For the past few days this has been a nation paralysed by fear. Suppose, just suppose the sky fell in. Not long after half nine last night the final Group A table was flashed up onto the large scoreboards. Portugal top. Spain going home. A blue celinng on the world again. Adios Espana! The Portuguese press a downbeat crew for whom the best of times are always slimly partioned from the worst of times debated in anguish before hand as to whether Scolari would rest his faith in the greying vestiges of the golden generation or shoot for the moon and go with the kids. Scolari mulled ver his options knowing that neither decision would spare him the firing squad if things went awry.

In the end he went with happy meal children. Couto and Rui Costa sat on the bench playing whist with the other old guys. If they complained of the draught nagging their old bones it was just the wind from Deco and Cristiano Ronaldo whistling past.

In the first twenty five to thirty minutes last night the Portugiese saw the future. Deco and Ronaldo were irresistable. Ronaldo in particular turned in the sort of performance which will have him linked with Chelsea by the morning. Again and again he went past albelda and Raul Bravo like a skier slaloming down a hill. After just six minutes Albelda had run out of ideas and was booked for hacking the kid down.

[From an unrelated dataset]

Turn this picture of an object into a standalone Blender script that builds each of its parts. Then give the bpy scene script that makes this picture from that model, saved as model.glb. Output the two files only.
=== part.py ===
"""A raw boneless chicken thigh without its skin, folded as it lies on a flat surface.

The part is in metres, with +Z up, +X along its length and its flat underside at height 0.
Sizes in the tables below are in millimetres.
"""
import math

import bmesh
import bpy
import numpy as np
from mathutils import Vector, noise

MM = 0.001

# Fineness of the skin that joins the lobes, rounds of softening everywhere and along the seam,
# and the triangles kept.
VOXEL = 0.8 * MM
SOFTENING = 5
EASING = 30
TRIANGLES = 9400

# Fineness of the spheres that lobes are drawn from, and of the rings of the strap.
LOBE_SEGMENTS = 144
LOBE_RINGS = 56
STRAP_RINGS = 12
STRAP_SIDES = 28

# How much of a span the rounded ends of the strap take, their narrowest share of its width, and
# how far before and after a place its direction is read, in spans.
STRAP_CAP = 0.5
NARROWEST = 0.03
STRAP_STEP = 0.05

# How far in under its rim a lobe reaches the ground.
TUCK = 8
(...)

If Ronaldo was everything which Alex Ferguson would wish him to be Deco wasn't far behind and as the game grew so did he, his contribution over the ninety minutes possibly being he msot significant of all. He played with wild exuberance and dancing feet and at times it was possible to feel sympathy for poor old Luis Figo waiting with dignity out on the left wing like a concert violinist whose colleagues have suddenly discovered the joy of rap.

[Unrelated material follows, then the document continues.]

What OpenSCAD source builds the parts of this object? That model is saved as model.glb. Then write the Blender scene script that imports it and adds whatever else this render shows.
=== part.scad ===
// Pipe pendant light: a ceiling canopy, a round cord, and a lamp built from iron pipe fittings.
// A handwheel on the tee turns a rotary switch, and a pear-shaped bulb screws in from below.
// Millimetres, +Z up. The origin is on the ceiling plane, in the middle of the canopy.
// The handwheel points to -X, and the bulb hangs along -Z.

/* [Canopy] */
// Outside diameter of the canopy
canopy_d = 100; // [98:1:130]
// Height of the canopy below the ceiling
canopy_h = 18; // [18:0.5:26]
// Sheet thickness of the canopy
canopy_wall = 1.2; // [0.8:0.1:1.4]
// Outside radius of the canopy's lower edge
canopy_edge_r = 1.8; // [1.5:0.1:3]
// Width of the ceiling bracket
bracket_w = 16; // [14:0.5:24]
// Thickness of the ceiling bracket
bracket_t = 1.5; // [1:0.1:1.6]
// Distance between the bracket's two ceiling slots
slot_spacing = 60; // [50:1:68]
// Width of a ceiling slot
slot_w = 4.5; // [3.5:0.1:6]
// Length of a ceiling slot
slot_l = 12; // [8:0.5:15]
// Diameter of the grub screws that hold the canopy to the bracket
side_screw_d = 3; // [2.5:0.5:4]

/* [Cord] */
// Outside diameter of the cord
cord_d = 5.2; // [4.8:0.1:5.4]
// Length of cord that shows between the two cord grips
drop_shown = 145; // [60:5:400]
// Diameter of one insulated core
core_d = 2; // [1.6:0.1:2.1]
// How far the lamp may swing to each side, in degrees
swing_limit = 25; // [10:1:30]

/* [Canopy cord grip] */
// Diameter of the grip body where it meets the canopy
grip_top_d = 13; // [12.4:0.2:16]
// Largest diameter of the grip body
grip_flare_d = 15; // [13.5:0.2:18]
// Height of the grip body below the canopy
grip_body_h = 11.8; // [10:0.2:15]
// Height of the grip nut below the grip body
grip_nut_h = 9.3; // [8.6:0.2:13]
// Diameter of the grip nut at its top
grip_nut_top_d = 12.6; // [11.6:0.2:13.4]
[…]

If Figo had little to do in that frantic opening period nobody cared. It rained goal chances. Balls ricocheted around the goalmouth, scraped paint off the posts, made bruises in goalies chests. The stadium rattled and hummed. This was what they had come for. Miguel had a swerver saved well by Casillas. Valente cleared a Raul effort from the Portuguese goal mouth.. Portugal were edging affairs in the centre of midfield though where Deco's energy was supplemented by Maniche's aggression.

Of course the Spanish provide fertile soil for the nurturing of wonderkids as well and the latest of these Fernando Torres is charged with the awesome responsibility of helping Spain metamorphose from the dark horses of preview cliché into a team with some of achievement to their credit.

He showed flashes last night of what he is capable of but unfortuntely the fine Portuguese centre half Jorge Andrade appeared to be attached to Torres by means of a short piece of elastic. Every time Torres moved last night Andrade would be snapped forward and the ball cleared before Torres knew what had hit him.

For all that the game crackled and sparked neither team could gain control and after much huffing and puffing the game settled into a pattern until half time. In this period you feared for Portugal the most. Their precocity seemed easily flattered into nonchalance and the Spanish looked wolfish on thos eoccassions when they suddenly up the tempo again.

Nobody ever said however that Big Phil Scolari won the last world Cup by fluke. At half time he removed Pauleta from the game and stuck Nuno Gomes into the action. Now plying his trade in Lisbon, down the road with Benfica in fact, Gomes immediately looked sharper, the sort of foil which Ronadlo and Deco needed.

It took just twelve minutes for the move to pay off. A prod from Deco infield towards Figo whose wise ball found Gomes. He turned drove the ball through the legs of Juanito and into the far corner of the net some twenty one yards away. Figo followed in grabbed the ball and hoofed it joyously into the crowd who were already in such tumult they scarcely noticed.

After that a wild night got crazier. Torres was suddenly stretching the space between himself and Andrade and missed two sterling chances. Yet as the Spanish opened up, they left themselves exposed. For every chance they created Portugal matched them. Figo. Maniche (twice) and late on Gomes all had chances to jab the last picador home.

Time roleld on. The later it got the more desperate and wild the Spanish became. Juanito was rooted out of defence and Morientes , a forward sent in to replace him. The percussive chant rocked the turf PORT-U-GAL! PORT-U-GAL! Nothing was inevitable and yet everything was. Portugal prevailed. Saved their own party. And dark Spanish eyes clouded over. Once more. Dark horses to dray horses in ninety minutes. Same old, same old.